Sunday, July 29, 2018

Worms Frozen For 40,000 Years Brought Back to Life, Fueling Hope For Human Cryogenics

Ancient frozen worm brought back to life

Scientists sure are good at making us constantly feel like we’re in the opening scenes of a horror movie. The latest case of science toeing the line between being really cool and going too far comes out of Siberia, because of course it does. According to the Siberian Times, Russian scientists have successfully resurrected two roundworms—nematodes— that were frozen in the Siberian permafrost since the Pleistocene era. For context, when these worms were frozen, woolly mammoths were stomping around Siberia. The two nematodes are 32,000 and 40,000 years old, approximately, and now that they’ve woken from their slumber are the two oldest living animals on earth.

Scientists say that this is a major breakthrough and could pave the way for human cryonics—the ability to freeze a person for long periods of time and bring them back, for applications like long term space travel or the arrogant quest for immortality. According to the scientists:

“Our data demonstrate the ability of multicellular organisms to survive long-term (tens of thousands of years) cryobiosis under the conditions of natural cryoconservation.

 

It is obvious that this ability suggests that the Pleistocene nematodes have some adaptive mechanisms that may be of scientific and practical importance for the related fields of science, such as cryomedicine, cryobiology, and astrobiology.”

Frozen nematode

This is a frozen nematode.

Russian scientists at the Institute of Physico-Chemical and Biological Problems of Soil Science, working in collaboration with scientists at Princeton University in the U.S., collected samples of frozen nematodes from the Yakutia region of Siberia, the coldest part of Russia. This is close to the proposed “Pleistocene Park” which would recreate the habitat of woolly mammoths. All in all 300 samples of frozen nematodes were taken. Only two were actually brought back to life, so don’t go taking a nap in the walk-in freezer just yet.

According to the research once the worms were defrosted in petri dishes, they began showing signs of life, moving and eating food, as if they hadn’t just slept for all of recorded history.
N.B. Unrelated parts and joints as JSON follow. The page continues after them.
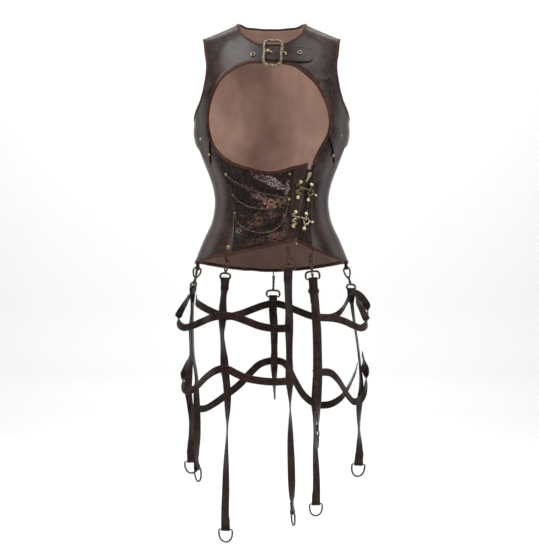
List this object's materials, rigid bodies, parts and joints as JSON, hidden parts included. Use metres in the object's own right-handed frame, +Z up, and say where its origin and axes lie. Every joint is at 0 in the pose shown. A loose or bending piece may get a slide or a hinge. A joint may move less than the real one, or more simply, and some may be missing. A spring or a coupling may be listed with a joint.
{
  "type": "sleeveless jacket",
  "caption": "Sleeveless corset jacket of dark leather, hollow as worn, with a round bust opening, slanted zip with clasps, neck buckle, draped chains and a hanging cage of straps and bands",
  "frame": {"origin": "midway between the shoulders, where the wearer carries the jacket", "axes": "+Z up along the height, the front faces -Y, +X is the wearer's left"},
  "size_m": [0.4455, 0.2443, 1.1754],
  "materials": {
    "smooth_leather": "worn satin, soft grey highlights",
    "crackled_leather": "crackled gloss with copper patches",
    "strap_leather": "satin",
    "bound_edge": "satin",
    "lining": "matt",
    "gunmetal": "dark polished",
    "bronze": "dark antique",
    "antique_brass": "antique",
    "pale_gold": "bright"
  },
  "bodies": {
    "vest": {"side_right": "smooth_leather", "front_panel": "crackled_leather", "placket_right": "smooth_leather", "placket_left": "crackled_leather", "side_left": "smooth_leather", "yoke_right": "smooth_leather", "yoke_left": "smooth_leather", "back": "smooth_leather", "lining_back": "lining", "binding_neck": "bound_edge", "binding_armhole_left": "bound_edge", "binding_armhole_right": "bound_edge", "binding_bust": "bound_edge", "strap_side_right": "strap_leather", "strap_back_right": "strap_leather", "strap_front_right": "strap_leather", "strap_back": "strap_leather", "strap_centre": "strap_leather", "strap_front_left": "strap_leather", "strap_back_left": "strap_leather", "strap_side_left": "strap_leather", "hook_side_right": "bronze", "hook_back_right": "bronze", "hook_front_right": "bronze", "hook_back": "bronze", "hook_centre": "bronze", "hook_front_left": "bronze", "hook_back_left": "bronze", "hook_side_left": "bronze", "binding_hem": "bound_edge", "band_upper_front_right": "strap_leather", "band_upper_back": "strap_leather", "band_upper_front_left": "strap_leather", "band_lower_front_right": "strap_leather", "band_lower_back": "strap_leather", "band_lower_front_left": "strap_leather", "collar_strap": "smooth_leather", "eyelet_right": "antique_brass", "eyelet_middle": "antique_brass", "eyelet_left": "antique_brass", "buckle_frame": "antique_brass", "buckle_tongue": "antique_brass", "clasp_upper_plate": "antique_brass", "clasp_upper_catch": "antique_brass", "clasp_lower_plate": "pale_gold", "clasp_lower_catch": "pale_gold", "zip_chain": "antique_brass", "zip_slider": "antique_brass", "chain_upper": "antique_brass", "chain_middle": "antique_brass", "chain_lower": "antique_brass"},
    "dring_side_right_body": {"dring_side_right": "gunmetal"},
    "dring_back_right_body": {"dring_back_right": "gunmetal"},
    "dring_front_right_body": {"dring_front_right": "gunmetal"},
    "dring_centre_body": {"dring_centre": "gunmetal"},
    "dring_front_left_body": {"dring_front_left": "gunmetal"},
    "dring_back_left_body": {"dring_back_left": "gunmetal"},
    "dring_side_left_body": {"dring_side_left": "gunmetal"},
    "zip_pull_body": {"zip_pull": "antique_brass"}
  },
  "joints": [
    {"name": "dring_side_right_swing", "type": "hinge", "parent": "vest", "child": "dring_side_right_body", "pos_m": [-0.17, -0.02, -1], "axis": [0.3943, 0.912, 0.1134], "range_deg": [-85, 85]},
    {"name": "dring_back_right_swing", "type": "hinge", "parent": "vest", "child": "dring_back_right_body", "pos_m": [-0.1865, 0.033, -0.989], "axis": [0.9892, 0.1393, 0.045], "range_deg": [-85, 85]},
    {"name": "dring_front_right_swing", "type": "hinge", "parent": "vest", "child": "dring_front_right_body", "pos_m": [-0.103, -0.091, -1.124], "axis": [0.9702, -0.242, 0.0143], "range_deg": [-85, 85]},
    {"name": "dring_centre_swing", "type": "hinge", "parent": "vest", "child": "dring_centre_body", "pos_m": [0.0465, -0.108, -1.084], "axis": [0.2401, 0.9705, 0.0215], "range_deg": [-85, 85]},
    {"name": "dring_front_left_swing", "type": "hinge", "parent": "vest", "child": "dring_front_left_body", "pos_m": [0.102, -0.095, -0.914], "axis": [0.1392, 0.9903, 0], "range_deg": [-85, 85]},
    {"name": "dring_back_left_swing", "type": "hinge", "parent": "vest", "child": "dring_back_left_body", "pos_m": [0.105, 0.088, -1.098], "axis": [0.9702, 0.2419, -0.0101], "range_deg": [-85, 85]},
    {"name": "dring_side_left_swing", "type": "hinge", "parent": "vest", "child": "dring_side_left_body", "pos_m": [0.198, -0.024, -0.988], "axis": [0.9582, 0.2764, -0.0738], "range_deg": [-85, 85]},
    {"name": "zip_pull_swing", "type": "hinge", "parent": "vest", "child": "zip_pull_body", "pos_m": [0.08491, -0.09168, -0.33465], "axis": [-0.7696, -0.4516, 0.4514], "range_deg": [0, 140]}
  ]
}
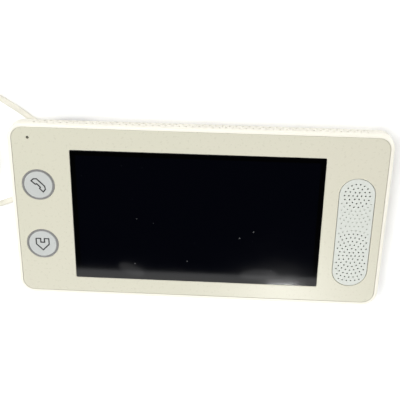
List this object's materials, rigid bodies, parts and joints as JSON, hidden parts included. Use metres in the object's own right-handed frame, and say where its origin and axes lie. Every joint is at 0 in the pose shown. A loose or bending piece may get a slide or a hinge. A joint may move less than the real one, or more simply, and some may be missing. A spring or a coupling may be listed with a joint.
{
  "type": "hands-free wall monitor",
  "caption": "Slim white hands-free wall monitor with a wide black display, a perforated speaker grille, push buttons, vented edges and a thin lead.",
  "frame": {"origin": "centre of the bottom of the unit as it lies on its back, without the lead", "axes": "+X to the right side of the unit as it hangs on a wall, +Y to its upper side, +Z out of the display"},
  "size_m": [0.2999, 0.1418, 0.0202],
  "materials": {
    "white_shell": "satin",
    "ivory_panel": "gloss",
    "rear_shell": "satin",
    "screen_window": "gloss",
    "grille_plate": "satin",
    "button_ring": "satin",
    "button_cap": "satin",
    "icon_print": "matt",
    "switch_black": "matt",
    "circuit_board": "satin",
    "steel_screws": "satin",
    "foam_black": "matt",
    "pressed_steel": "satin",
    "light_guide": "satin",
    "lcd_panel": "gloss",
    "speaker_steel": "satin",
    "paper_cone": "matt",
    "brass_disc": "satin",
    "bare_metal": "satin",
    "socket_plastic": "satin",
    "terminal_green": "satin",
    "ribbon_film": "satin",
    "wire_insulation": "satin",
    "lead_jacket": "satin",
    "tie_band": "matt",
    "plug_black": "satin"
  },
  "bodies": {
    "monitor": {"front_housing": "white_shell", "front_panel": "ivory_panel", "display_window": "screen_window", "window_adhesive": "foam_black", "speaker_grille": "grille_plate", "talk_ring": "button_ring", "unlock_ring": "button_ring", "talk_switch": "switch_black", "unlock_switch": "switch_black", "key_board": "circuit_board", "key_board_screws": "steel_screws", "lcd_gasket": "foam_black", "lcd_frame": "pressed_steel", "lcd_backlight": "light_guide", "lcd_glass": "lcd_panel", "speaker_basket": "speaker_steel", "speaker_cone": "paper_cone", "speaker_magnet": "speaker_steel", "grille_felts": "paper_cone", "ringer_case": "switch_black", "ringer_disc": "brass_disc", "mic_boot": "foam_black", "mic_capsule": "switch_black", "main_board": "circuit_board", "processor_shield": "pressed_steel", "board_chips": "switch_black", "board_capacitors": "bare_metal", "board_sockets": "socket_plastic", "board_screws": "steel_screws", "terminal_block": "terminal_green", "display_ribbon": "ribbon_film", "inner_wires": "wire_insulation", "rear_cover": "rear_shell", "cover_screws": "steel_screws", "wall_bracket": "pressed_steel", "lead_grommet": "lead_jacket", "lead_exit": "lead_jacket", "lead_coil": "lead_jacket", "coil_tie": "tie_band", "lead_return": "lead_jacket", "lead_plug": "plug_black", "plug_contacts": "bare_metal"},
    "talk_button": {"talk_cap": "button_cap", "talk_icon": "icon_print"},
    "unlock_button": {"unlock_cap": "button_cap", "unlock_icon": "icon_print"},
    "talk_key": {"talk_plunger": "switch_black"},
    "unlock_key": {"unlock_plunger": "switch_black"}
  },
  "joints": [
    {"name": "talk_press", "type": "slide", "parent": "monitor", "child": "talk_button", "axis": [0, 0, -1], "range_m": [0, 0.0006], "stiffness_N_per_m": 1500},
    {"name": "unlock_press", "type": "slide", "parent": "monitor", "child": "unlock_button", "axis": [0, 0, -1], "range_m": [0, 0.0006], "stiffness_N_per_m": 1500},
    {"name": "talk_key_press", "type": "slide", "parent": "monitor", "child": "talk_key", "axis": [0, 0, -1], "range_m": [0, 0.0006]},
    {"name": "unlock_key_press", "type": "slide", "parent": "monitor", "child": "unlock_key", "axis": [0, 0, -1], "range_m": [0, 0.0006]}
  ],
  "couplings": [
    {"joint": "talk_key_press", "follows": "talk_press", "ratio": 1},
    {"joint": "unlock_key_press", "follows": "unlock_press", "ratio": 1}
  ]
}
If you’ve spent at least a decade or two on this planet you’ve heard of cryonics or cryogenic freezing. The plot of the show Futurama is based on a 21st century man accidentally freezing himself and getting defrosted in the far future. Then there’s the persistent—and likely false—rumor of Walt Disney having his body frozen so he might get resurrected when they found a cure for cancer.

Not Walt Disney.

This is not Walt Disney.

Cryonics holds a lot of promise to a lot of people. Apart from the medical applications, the other use is in space travel. Assuming we don’t develop faster than light travel, the only way to get a space exploration team farther into deep space than the human lifespan will allow is to freeze them. The basic premise is this: it should be possible to lower a persons body temperature enough so that there is no deterioration, even after centuries (or millennia) spent frozen. The second part is harder: bringing them back. Thawing out two worms is definitely a far cry from freezing the crew of a space ship and bringing them back a century a century or more later in the middle of deep space, but at least it’s a start.

Unless these worms keep eating and growing until they’re the size of school buses and then we have that problem to deal with. Be careful when you jump into sci-fi territory, people, you never know which version of the future you’re going to get.